Negara dalam sistem Islam sangat berperan. Seperti ketat pada memberlakukan sistem sosial yang sesuai syariat. Memisahkan kehidupan antara laki-laki dan perempuan yang pada dasarnya infishal (terpisah) sehingga interaksi mereka akan terbatas pada hal tertentu, seperti kesehatan, peradilan, jual beli, transportasi dan lainnya. Negara pun akan benar-benar memperhatikan media agar yang disampaikan pada umat adalah kebaikan, bukan yang membangkitkan syahwat, seperti pornografi dan pornoaksi. Inilah yang juga menjaga suasana keimanan masyarakat. 

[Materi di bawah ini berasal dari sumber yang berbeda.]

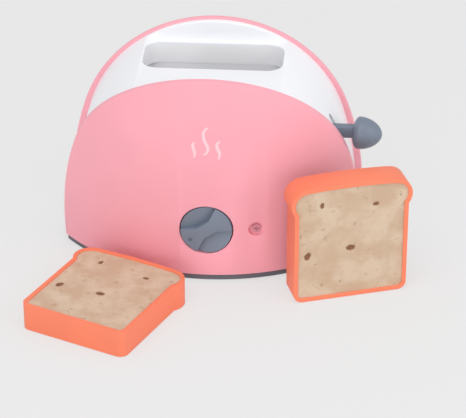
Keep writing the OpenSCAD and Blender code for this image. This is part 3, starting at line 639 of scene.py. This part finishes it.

Dalam hal pendidikan negara akan menyiapkan kurikulum yang berlandaskan akidah Islam yang akan menciptakan individu-individu yang berkepribadian Islam. Sehingga tindakan-tindakan yang merusak rumah tangga orang bisa diminimalisir.


Begitu pun sistem ekonomi dan sanksi. Negara akan menjamin kesejahteraan rakyatnya, dengan membuka lapangan pekerjaan bagi para suami, agar para istri fokus dengan kewajibannya mengurus anak dan rumah. Mereka tidak akan disibukkan dengan urusan kerja.


Begitu juga sistem sanksi. Negara akan sangat tegas, termasuk bagi para penzina, hingga ada sanksi rajam. Maka siapapun akan takut untuk melanggar hukum Allah Swt..


Untuk itu sudah saatnya kita perjuangkan sistem Islam, yang mampu secara hakiki melindungi keutuhan rumah tangga umat. Pasangan suami istri, masyarakat, dan negara akan berusaha bersama menjaga keutuhan keluarga. Karena dari keluarga yang samara-lah akan terlahir generasi yang siap membangun peradaban mulia. Wallahu a'lam bi ash-shawwab.